The testimony of Mrs. Thompson, however, it must be admitted, must be looked upon with distrust, if not with suspicion—​and whether this is the true story of the meeting it is not so easy to determine. It is, however, quite certain that after his marriage or connection with the woman whom he always acknowledged as his wife, that he resumed his old courses.

He professed at this time to be earning a living by hawking spectacles and cutlery, but his ingrained fondness for entering the houses of others and for appropriating goods that did not belong to him had not been eradicated by the prison discipline to which he had been subjected. His unhappy wife soon found out the character of the man with whom she had formed an alliance.

Peace at this time had no possible excuse for committing the numerous robberies with which he is credited. He was well able to maintain himself by an honest calling, and in addition to this he had friends who were both able and willing to assist him in an emergency.

It was not many weeks after her marriage that Mrs. Peace’s eyes were enlightened as to the extra professional avocation of her husband, by a visit of the police to her house. His alliance with this ill-fated woman did not appear to have any influence over him, in the shape of turning him from his evil courses.

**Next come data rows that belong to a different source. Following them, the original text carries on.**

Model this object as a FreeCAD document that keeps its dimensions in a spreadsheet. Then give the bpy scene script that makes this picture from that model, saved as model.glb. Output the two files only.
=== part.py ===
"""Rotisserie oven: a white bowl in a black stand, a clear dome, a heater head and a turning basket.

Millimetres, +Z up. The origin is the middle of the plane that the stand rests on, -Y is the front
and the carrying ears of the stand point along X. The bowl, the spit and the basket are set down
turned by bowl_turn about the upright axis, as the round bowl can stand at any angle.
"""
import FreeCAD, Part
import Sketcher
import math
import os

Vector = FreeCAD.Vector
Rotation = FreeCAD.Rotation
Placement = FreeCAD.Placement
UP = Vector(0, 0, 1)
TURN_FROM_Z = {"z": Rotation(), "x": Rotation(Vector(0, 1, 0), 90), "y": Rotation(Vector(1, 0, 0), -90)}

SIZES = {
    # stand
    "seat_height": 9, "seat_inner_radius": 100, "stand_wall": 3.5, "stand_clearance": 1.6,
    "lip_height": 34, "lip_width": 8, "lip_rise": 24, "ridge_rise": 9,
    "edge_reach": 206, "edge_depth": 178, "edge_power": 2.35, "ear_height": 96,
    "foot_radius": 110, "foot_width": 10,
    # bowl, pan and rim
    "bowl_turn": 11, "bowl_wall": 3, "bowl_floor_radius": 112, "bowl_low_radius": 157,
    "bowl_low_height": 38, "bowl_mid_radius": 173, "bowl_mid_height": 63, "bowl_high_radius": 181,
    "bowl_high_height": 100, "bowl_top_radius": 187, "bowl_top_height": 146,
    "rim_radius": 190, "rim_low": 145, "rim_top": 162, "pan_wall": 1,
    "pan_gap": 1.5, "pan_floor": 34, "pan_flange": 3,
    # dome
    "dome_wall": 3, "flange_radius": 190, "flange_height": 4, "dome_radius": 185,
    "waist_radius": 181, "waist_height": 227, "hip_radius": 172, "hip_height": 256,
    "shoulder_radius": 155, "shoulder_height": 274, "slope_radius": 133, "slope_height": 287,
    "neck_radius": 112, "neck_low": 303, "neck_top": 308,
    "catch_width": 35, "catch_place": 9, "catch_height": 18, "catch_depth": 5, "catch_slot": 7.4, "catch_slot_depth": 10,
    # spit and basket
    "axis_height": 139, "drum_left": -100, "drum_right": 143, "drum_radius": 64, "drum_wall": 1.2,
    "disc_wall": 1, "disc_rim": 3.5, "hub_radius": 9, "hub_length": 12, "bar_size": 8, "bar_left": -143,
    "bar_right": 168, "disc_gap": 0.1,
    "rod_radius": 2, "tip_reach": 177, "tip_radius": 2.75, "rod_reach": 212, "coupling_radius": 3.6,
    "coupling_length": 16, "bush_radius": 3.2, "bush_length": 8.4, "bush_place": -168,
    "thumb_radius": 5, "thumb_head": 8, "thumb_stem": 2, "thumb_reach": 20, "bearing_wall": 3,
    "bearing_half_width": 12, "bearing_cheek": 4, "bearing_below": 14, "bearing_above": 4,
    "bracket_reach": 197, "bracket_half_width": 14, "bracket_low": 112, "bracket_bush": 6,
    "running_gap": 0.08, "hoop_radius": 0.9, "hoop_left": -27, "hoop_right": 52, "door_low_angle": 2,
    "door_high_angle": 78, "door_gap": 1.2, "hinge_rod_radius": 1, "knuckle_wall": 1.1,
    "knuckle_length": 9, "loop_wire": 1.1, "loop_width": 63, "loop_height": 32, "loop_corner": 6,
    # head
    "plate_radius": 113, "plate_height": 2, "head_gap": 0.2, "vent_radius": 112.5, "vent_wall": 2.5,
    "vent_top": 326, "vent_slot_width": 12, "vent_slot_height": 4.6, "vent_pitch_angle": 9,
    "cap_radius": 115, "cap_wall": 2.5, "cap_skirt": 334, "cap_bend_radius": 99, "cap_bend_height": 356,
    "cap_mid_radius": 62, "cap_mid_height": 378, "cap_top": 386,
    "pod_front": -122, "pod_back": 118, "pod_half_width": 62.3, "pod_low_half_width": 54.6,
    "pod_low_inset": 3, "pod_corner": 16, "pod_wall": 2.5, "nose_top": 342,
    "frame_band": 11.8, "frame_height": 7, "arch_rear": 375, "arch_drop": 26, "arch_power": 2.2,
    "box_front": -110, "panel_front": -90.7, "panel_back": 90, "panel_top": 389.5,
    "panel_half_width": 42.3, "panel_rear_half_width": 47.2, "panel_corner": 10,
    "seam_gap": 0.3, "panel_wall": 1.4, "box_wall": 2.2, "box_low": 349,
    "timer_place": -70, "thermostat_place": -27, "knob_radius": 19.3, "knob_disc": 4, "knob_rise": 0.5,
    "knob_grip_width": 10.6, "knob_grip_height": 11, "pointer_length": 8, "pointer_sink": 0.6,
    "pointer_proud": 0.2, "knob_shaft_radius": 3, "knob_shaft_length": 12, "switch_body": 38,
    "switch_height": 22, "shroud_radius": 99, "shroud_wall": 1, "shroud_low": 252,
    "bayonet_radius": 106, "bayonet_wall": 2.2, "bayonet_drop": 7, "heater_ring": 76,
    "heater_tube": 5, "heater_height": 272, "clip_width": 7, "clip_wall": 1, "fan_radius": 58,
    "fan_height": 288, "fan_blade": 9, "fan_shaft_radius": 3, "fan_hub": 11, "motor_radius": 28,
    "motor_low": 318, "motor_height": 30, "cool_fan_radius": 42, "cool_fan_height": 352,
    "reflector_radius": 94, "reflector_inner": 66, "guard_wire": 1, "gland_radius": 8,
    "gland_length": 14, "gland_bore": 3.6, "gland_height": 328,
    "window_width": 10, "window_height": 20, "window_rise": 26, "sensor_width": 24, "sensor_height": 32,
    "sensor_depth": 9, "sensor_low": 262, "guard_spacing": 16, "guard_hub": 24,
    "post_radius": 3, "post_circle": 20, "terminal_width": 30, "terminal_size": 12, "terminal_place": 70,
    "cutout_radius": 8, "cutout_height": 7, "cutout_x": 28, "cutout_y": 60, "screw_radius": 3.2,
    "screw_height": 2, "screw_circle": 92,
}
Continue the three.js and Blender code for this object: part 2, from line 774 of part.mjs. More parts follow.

It would be a great misfortune if the boldness and fearlessness of this bad man were to blind even the most thoughtless to the utter worthlessness and depravity of his character.

In nothing does his baseness more transparently appear than in the miserable apologies and self-justifications with which his religious experiences are interlarded.

Assuming, as we are anxious to do, that these pious utterances of his later days are not wilfully insincere, they nonetheless betray an utter moral blindness.

He was very willing to call his past life base and wicked in general terms, but for his worst transgressions he had some extenuating plea which destroyed the validity of his assumed penitence.

If he could have been turned loose upon society again, one can hardly venture to hope that his future life would have corresponded with his edifying conduct in gaol.

The curiosity of the public to know all about Peace and his life need not be regarded with too despondent an eye, provided it goes no further than curiosity.